UPPER CRASS THEATRE COMPANY PRESENTS ‘THIS MODERN COIL’ @ ERSKINEVILLE TOWN HALL

Atlas Adams and Tom Green in THIS MODERN COIL

Waiting for my friend to come back with the car (parking in Erskineville requires a canteen and hiking boots) I watched the company of Upper Crass destroy their set. They manhandled the cardboard out onto the pavement and set to ripping it into recyclable chunks. While appreciating the irony that the show was about 2 men who might be torn to pieces by landmines and ignoring how much fun they were having, it made me quite contemplative. Their obviously hard work was being shredded, a really terrific set was being destroyed and some of the metaphysical aspects of their show were floating discernibly in my consciousness.

THIS MODERN COIL certainly takes delight in destruction. It’s about death: accidental; yearned for; actively sought. But there is lightness and lyricism in the creation. Physically about 2 solders failing to successfully negotiate a minefield, the production shifts into parallel universes to consider the big question. Is death a rubber band, an energy field, a transition, water? Or, like this production, a craftily developed experiential experiment.

The publicity blurb is says It draws from works like “Waiting For Godot”, “Rosencrantz And Guildenstern Are Dead”, “Hamlet”, “The Graduate”, as well as David Bohm’s “Unfolding Meaning”, the graphic novel series “Promethea” and “Sandman”, and the video game “Bioshock Infinite”.

Those elements resonate differently with different audience members I imagine. For me the enjoyment was in the wit and the characters and the seemingly infinite variety of endings possible each time there was an ending. It’s very funny in places and well interpreted by Atlas Adams as the disarmingly naïve optimist, Booker and Tom Green as the poet and thinker, Zachary.

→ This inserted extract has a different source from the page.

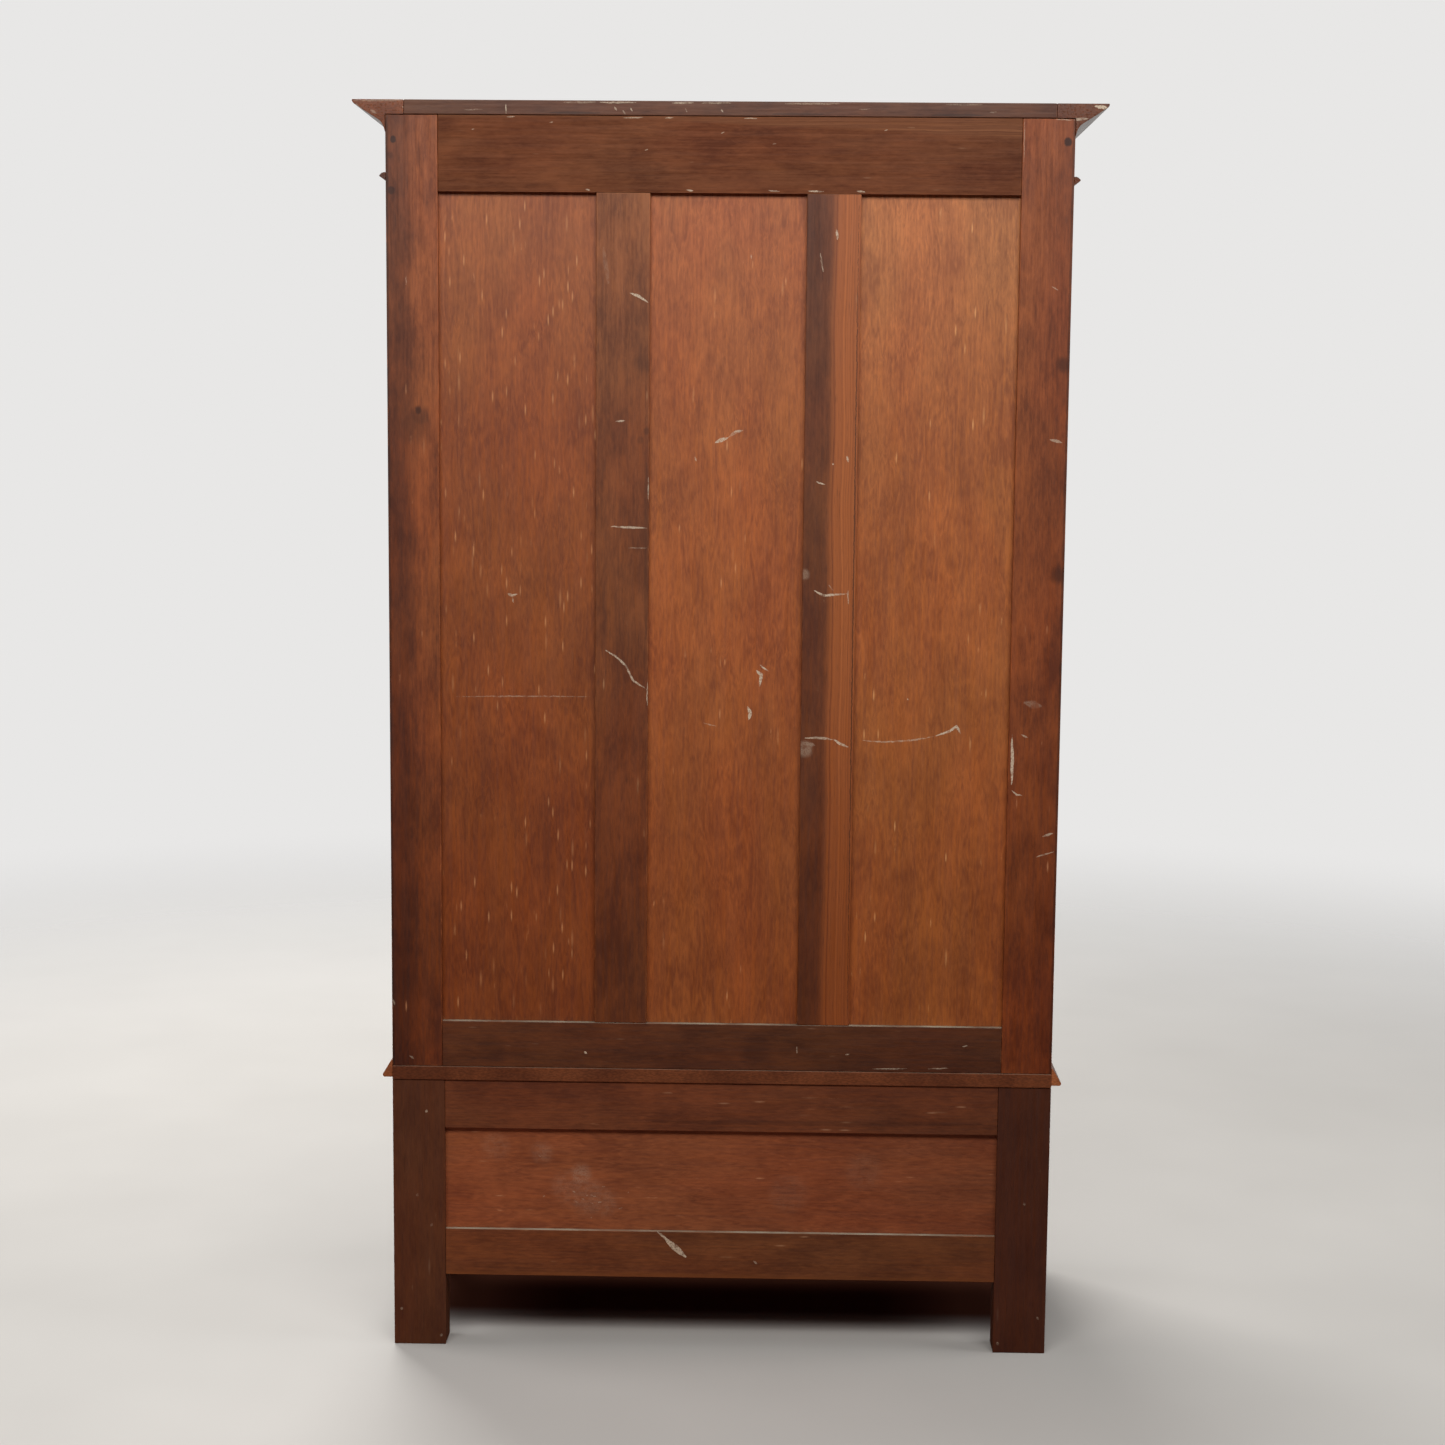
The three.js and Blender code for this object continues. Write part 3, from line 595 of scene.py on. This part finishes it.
def rear_muntin_left():
    pale = strokes(REAR,
        ([(-0.151, 1.627), (-0.152, 1.613)], 0.004, 0.8, 0.002),
        ([(-0.128, 1.594), (-0.133, 1.568)], 0.0028, 0.6),
        ([(-0.127, 1.276), (-0.139, 1.272)], 0.003, 0.8),
        ([(-0.170, 1.312), (-0.172, 1.304)], 0.004, 0.9),
        ([(-0.150, 1.302), (-0.151, 1.300)], 0.003, 0.9),
        ([(-0.126, 1.122), (-0.140, 1.115), (-0.175, 1.118)], 0.0026, 0.8),
        ([(-0.147, 1.130), (-0.153, 1.122)], 0.002, 0.5),
        ([(-0.174, 1.123), (-0.175, 1.103)], 0.002, 0.5),
        ([(-0.114, 0.911), (-0.140, 0.911), (-0.155, 0.909)], 0.003, 0.6),
        ([(-0.156, 0.910), (-0.166, 0.903), (-0.178, 0.898)], 0.003, 0.85),
        ([(-0.116, 0.903), (-0.130, 0.900)], 0.008, 0.3, 0.004))
    pale += spots(REAR, (-0.112, 1.145, 0.003, 0.25, 0.006), (-0.116, 0.895, 0.006, 0.3, 0.008))
    edge = strokes(REAR, ([(-0.1815, 1.66), (-0.1822, 0.50)], 0.0018, 0.6, 0.002))
    sapwood = two_tone(-0.151, -0.145, tones(179, 100, 51, 0.30))
    return member((120, 64, 32), 0.30, recolour=sapwood, pale=pale, stains=edge)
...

The actors really have a great rapport from the first time we see them. We immediately understand that they have spent a long time together in war and peace. They have shortcuts to communication and silences are ever-present. As Booker, Adams has a ready smile and a childlike enthusiasm. His physical and emotional foil, Green‘s Zachary is stoic and long suffering. Both actors have good command of the physical aspects of the role and there is some very clever static physical comedy. The cat in the backpack reaction was a highlight for me. They bring voice work with variety and carry and have an excellent command of tempo, a skill honed by their improv work. Green will sometimes react to Adams’ perfectly placed gormless Booker statements with sharp reports or with exasperated silence.

Director James Hartley has guided his cast well through the minefield of inaction and quiet, what actors often call “death on stage, right?”. He has them hold quite a few times and whether the stillness is empty or replete, it has clearly conveyed meaning. Nor does he allow them to overplay the comedy. The wit is all character based and much of it is laugh out loud. But there is a beauty that he allows them to wander into as well. I do, though, have reservations about how he has blocked the work in this space. Thrust stages are notoriously difficult and require more than the usher suggesting you sit on the sides for the best view.

Hartley is also the writer of the piece and it is well plotted, not too obscure and has thematic balance. I would have to say that in its current form THIS MODERN COIL is slightly too long, too many beach bits at the end , but the snappy beginning and varied and thoughtful middle show what it can become.

This is probably why I was a bit sad to see Ara Steel’s set annihilated in that way. It was environmentally respectful, was cohesive, yet had variety of shape and detail. Plus it supported both place and theme. I loved the way the slyly constructed death’s head upstage slowly crept into consciousness. Maybe in a parallel universe it still looms over Booker and Zachary.

THIS MODERN COIL has completed its run at THE FRINGE 2016.